### Problem description
Exactly as given, repeat all of the entries.

─── Records shown ───

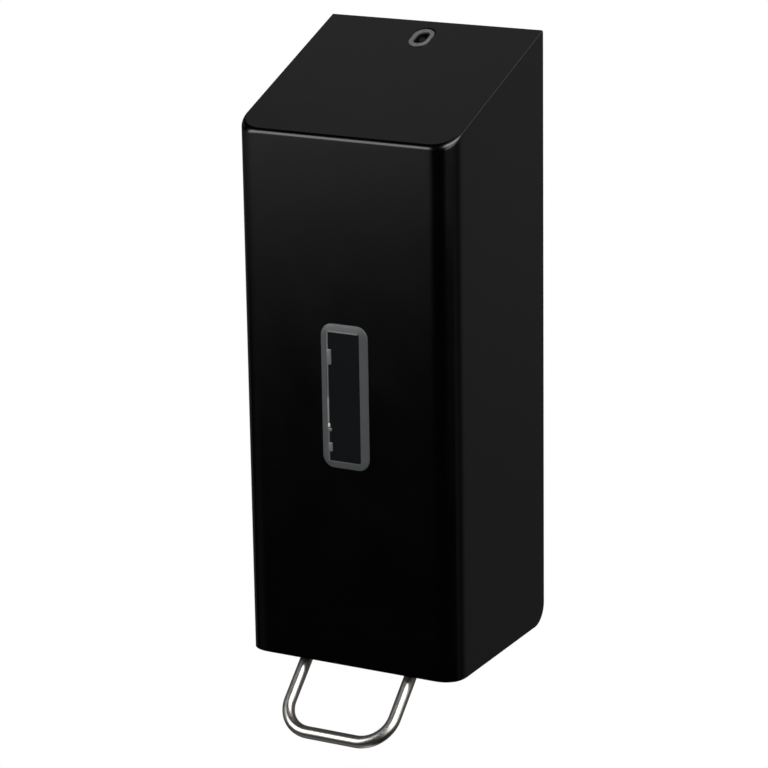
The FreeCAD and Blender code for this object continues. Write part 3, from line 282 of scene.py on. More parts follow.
# The ball's wall, from the left round the front, the right and the back to the left again.
front_heights = ((ball_foot, 0), (-16, 0), (-12.5, 0.08), (-10, 0.3), (-7, 0.75), (-4, 1), (1, 1), (3, 0),
                 (ball_rim, 0))
front_turns = ((-182, 0.15), (-152, 0.5), (-134, 0.88), (-121, 1), (-114, 1), (-103, 0), (-78, 0))
strip_turns = ((-46, 0), (-42, 1), (-6, 1), (-2, 1))
side_heights = ((ball_foot, 0.5), (-28, 0.55), (-20, 0.62), (-12, 0.8), (-4, 1), (30, 1))
side_turns = ((22, 0.2), (38, 0.5), (50, 1), (60, 1), (72, 0.75), (100, 0.6))
card("card_front", 0.66, front_heights, front_turns)
card("card_corner", 1, black(ball_foot, ball_rim), all_round(-78, -46))
card("card_strip", 2.1, ((ball_foot, 0), (-3, 0), (0, 1), (ball_rim, 1)), strip_turns)
card("card_right", 0.8, ((ball_foot, 0), (-4, 0.1), (8, 1), (ball_rim, 1)), all_round(-2, 22))
card("card_side", 0.155, side_heights, side_turns)
card("card_left", 0.1, ((ball_foot, 0.4), (ball_rim, 1)), all_round(100, 182))

# The ball's dome, black but for the right.
card("card_dome_front", 1, black(ball_rim, ball_top), all_round(-182, -50))
card("card_dome_back", 1, black(ball_rim, ball_top), all_round(90, 182))
card("card_dome_right", 0.65, all_round(ball_rim, ball_top), all_round(-50, 90))

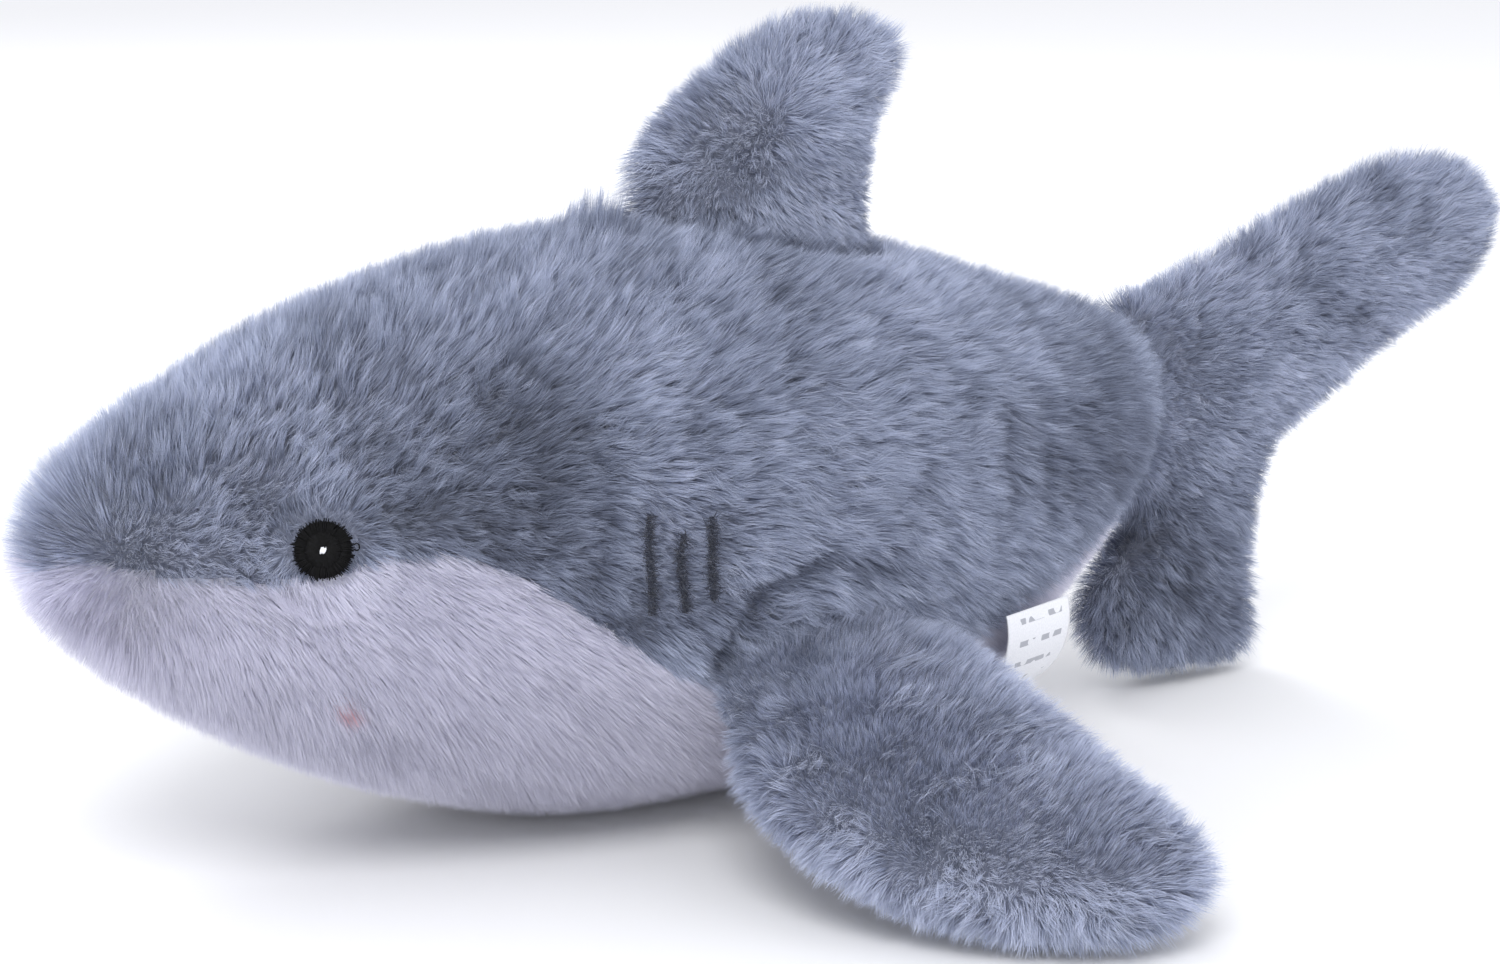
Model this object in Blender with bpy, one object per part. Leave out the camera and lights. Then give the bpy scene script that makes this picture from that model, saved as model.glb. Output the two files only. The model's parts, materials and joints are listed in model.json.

───

### Exercise output
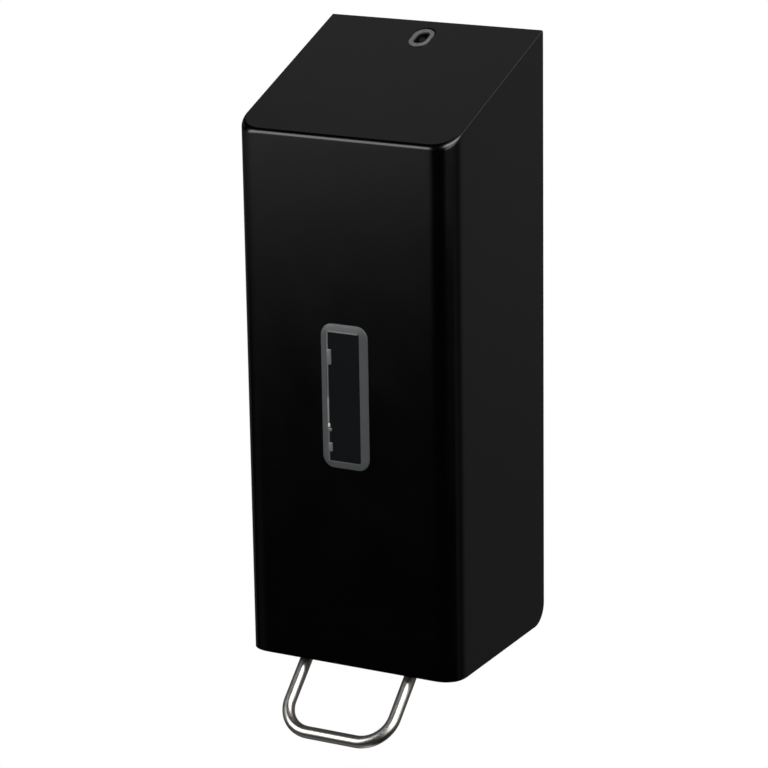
The FreeCAD and Blender code for this object continues. Write part 3, from line 282 of scene.py on. More parts follow.
# The ball's wall, from the left round the front, the right and the back to the left again.
front_heights = ((ball_foot, 0), (-16, 0), (-12.5, 0.08), (-10, 0.3), (-7, 0.75), (-4, 1), (1, 1), (3, 0),
                 (ball_rim, 0))
front_turns = ((-182, 0.15), (-152, 0.5), (-134, 0.88), (-121, 1), (-114, 1), (-103, 0), (-78, 0))
strip_turns = ((-46, 0), (-42, 1), (-6, 1), (-2, 1))
side_heights = ((ball_foot, 0.5), (-28, 0.55), (-20, 0.62), (-12, 0.8), (-4, 1), (30, 1))
side_turns = ((22, 0.2), (38, 0.5), (50, 1), (60, 1), (72, 0.75), (100, 0.6))
card("card_front", 0.66, front_heights, front_turns)
card("card_corner", 1, black(ball_foot, ball_rim), all_round(-78, -46))
card("card_strip", 2.1, ((ball_foot, 0), (-3, 0), (0, 1), (ball_rim, 1)), strip_turns)
card("card_right", 0.8, ((ball_foot, 0), (-4, 0.1), (8, 1), (ball_rim, 1)), all_round(-2, 22))
card("card_side", 0.155, side_heights, side_turns)
card("card_left", 0.1, ((ball_foot, 0.4), (ball_rim, 1)), all_round(100, 182))

# The ball's dome, black but for the right.
card("card_dome_front", 1, black(ball_rim, ball_top), all_round(-182, -50))
card("card_dome_back", 1, black(ball_rim, ball_top), all_round(90, 182))
card("card_dome_right", 0.65, all_round(ball_rim, ball_top), all_round(-50, 90))

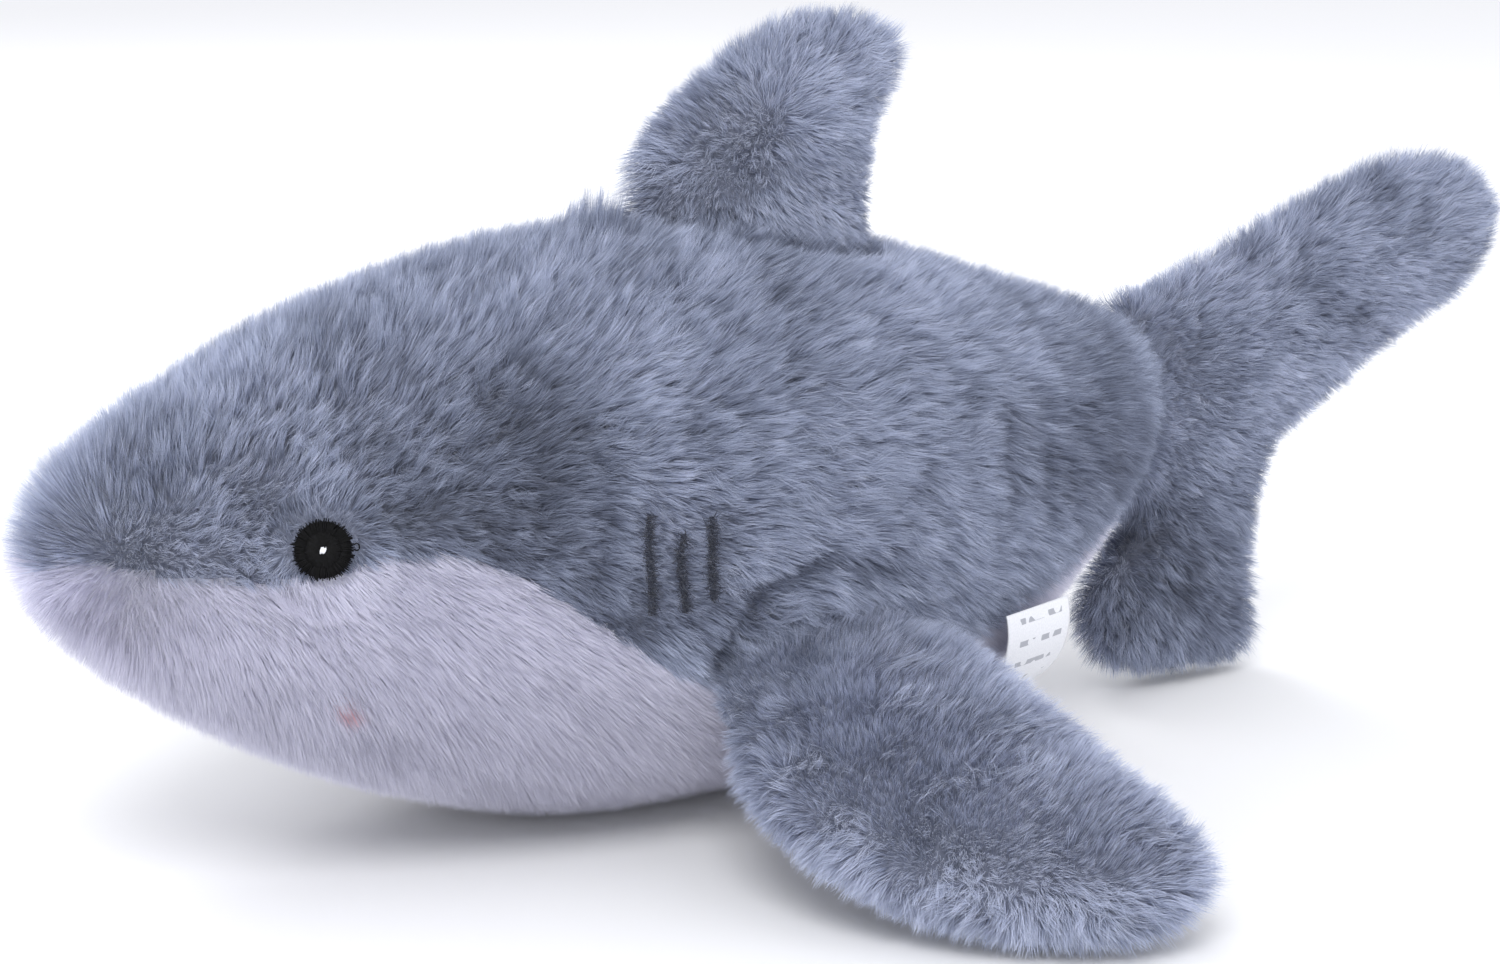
Model this object in Blender with bpy, one object per part. Leave out the camera and lights. Then give the bpy scene script that makes this picture from that model, saved as model.glb. Output the two files only. The model's parts, materials and joints are listed in model.json.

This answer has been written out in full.